• _Goal_
Write out the lines from the top of the material through the line with "piece( group, 'sheet_wraps', wraps, 'darkCloth'", exactly and with nothing added.
>> BEGIN
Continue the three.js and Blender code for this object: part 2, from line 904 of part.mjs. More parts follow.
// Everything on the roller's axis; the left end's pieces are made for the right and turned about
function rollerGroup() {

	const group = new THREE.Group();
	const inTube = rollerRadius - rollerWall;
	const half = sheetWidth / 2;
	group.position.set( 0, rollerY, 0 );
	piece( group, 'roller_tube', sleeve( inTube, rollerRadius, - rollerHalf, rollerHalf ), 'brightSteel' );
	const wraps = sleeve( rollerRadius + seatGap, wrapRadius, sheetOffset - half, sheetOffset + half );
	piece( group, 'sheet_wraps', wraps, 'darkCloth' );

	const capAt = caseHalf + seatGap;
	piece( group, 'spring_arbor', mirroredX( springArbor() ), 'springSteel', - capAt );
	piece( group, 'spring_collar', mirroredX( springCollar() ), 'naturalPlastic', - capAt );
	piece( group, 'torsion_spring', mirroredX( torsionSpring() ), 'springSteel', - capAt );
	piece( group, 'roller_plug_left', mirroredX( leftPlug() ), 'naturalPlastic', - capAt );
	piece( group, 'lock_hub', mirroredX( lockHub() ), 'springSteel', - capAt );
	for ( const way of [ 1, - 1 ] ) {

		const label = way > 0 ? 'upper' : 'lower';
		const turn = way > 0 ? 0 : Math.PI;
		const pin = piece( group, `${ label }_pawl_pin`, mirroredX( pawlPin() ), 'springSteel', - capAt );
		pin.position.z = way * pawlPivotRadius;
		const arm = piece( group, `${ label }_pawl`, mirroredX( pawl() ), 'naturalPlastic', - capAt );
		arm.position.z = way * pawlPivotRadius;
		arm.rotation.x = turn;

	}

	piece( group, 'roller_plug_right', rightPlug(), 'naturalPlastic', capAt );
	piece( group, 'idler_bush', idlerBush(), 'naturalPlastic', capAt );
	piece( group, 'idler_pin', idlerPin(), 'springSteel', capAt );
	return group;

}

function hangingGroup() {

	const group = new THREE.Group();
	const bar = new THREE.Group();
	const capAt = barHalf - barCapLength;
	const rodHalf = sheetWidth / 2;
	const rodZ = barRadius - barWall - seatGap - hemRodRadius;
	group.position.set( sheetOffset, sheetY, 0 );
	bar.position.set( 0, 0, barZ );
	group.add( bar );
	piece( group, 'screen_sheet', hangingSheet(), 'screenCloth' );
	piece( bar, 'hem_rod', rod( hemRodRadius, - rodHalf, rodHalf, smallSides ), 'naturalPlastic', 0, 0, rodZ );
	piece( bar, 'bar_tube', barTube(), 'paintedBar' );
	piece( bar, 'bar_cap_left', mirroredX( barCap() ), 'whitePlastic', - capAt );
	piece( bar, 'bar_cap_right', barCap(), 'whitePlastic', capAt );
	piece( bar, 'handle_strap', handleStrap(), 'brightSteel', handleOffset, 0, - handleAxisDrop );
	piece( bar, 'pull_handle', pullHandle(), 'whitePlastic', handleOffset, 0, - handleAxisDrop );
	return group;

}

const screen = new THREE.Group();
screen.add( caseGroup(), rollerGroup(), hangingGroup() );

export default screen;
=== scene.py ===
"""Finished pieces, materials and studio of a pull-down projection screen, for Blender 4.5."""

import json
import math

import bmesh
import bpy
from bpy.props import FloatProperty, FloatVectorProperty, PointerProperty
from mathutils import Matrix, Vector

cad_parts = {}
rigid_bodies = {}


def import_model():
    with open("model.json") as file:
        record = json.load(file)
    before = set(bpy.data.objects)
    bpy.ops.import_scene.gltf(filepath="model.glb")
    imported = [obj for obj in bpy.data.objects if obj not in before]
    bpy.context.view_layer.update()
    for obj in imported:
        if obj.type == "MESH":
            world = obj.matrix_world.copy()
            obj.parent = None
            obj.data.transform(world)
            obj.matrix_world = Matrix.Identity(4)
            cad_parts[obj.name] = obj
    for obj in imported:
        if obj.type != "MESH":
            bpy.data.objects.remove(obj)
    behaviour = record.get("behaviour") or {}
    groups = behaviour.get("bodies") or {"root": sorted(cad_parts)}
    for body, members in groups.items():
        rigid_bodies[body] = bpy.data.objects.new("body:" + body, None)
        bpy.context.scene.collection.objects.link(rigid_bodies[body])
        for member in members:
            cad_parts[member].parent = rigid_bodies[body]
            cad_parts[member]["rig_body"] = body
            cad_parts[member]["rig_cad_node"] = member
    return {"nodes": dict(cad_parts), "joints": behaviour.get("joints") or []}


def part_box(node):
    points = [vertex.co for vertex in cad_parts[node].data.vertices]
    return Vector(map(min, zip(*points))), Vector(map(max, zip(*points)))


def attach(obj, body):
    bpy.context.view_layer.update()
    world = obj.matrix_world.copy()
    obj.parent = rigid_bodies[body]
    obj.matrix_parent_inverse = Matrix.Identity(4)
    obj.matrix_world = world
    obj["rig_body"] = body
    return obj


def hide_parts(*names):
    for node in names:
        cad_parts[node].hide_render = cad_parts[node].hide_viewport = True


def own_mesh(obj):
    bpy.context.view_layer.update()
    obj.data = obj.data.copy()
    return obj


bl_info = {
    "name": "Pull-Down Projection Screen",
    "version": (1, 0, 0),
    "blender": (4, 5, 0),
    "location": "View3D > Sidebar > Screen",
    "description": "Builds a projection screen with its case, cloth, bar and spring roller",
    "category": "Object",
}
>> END
• _Answer for this exercise_
Continue the three.js and Blender code for this object: part 2, from line 904 of part.mjs. More parts follow.
// Everything on the roller's axis; the left end's pieces are made for the right and turned about
function rollerGroup() {

	const group = new THREE.Group();
	const inTube = rollerRadius - rollerWall;
	const half = sheetWidth / 2;
	group.position.set( 0, rollerY, 0 );
	piece( group, 'roller_tube', sleeve( inTube, rollerRadius, - rollerHalf, rollerHalf ), 'brightSteel' );
	const wraps = sleeve( rollerRadius + seatGap, wrapRadius, sheetOffset - half, sheetOffset + half );
	piece( group, 'sheet_wraps', wraps, 'darkCloth' );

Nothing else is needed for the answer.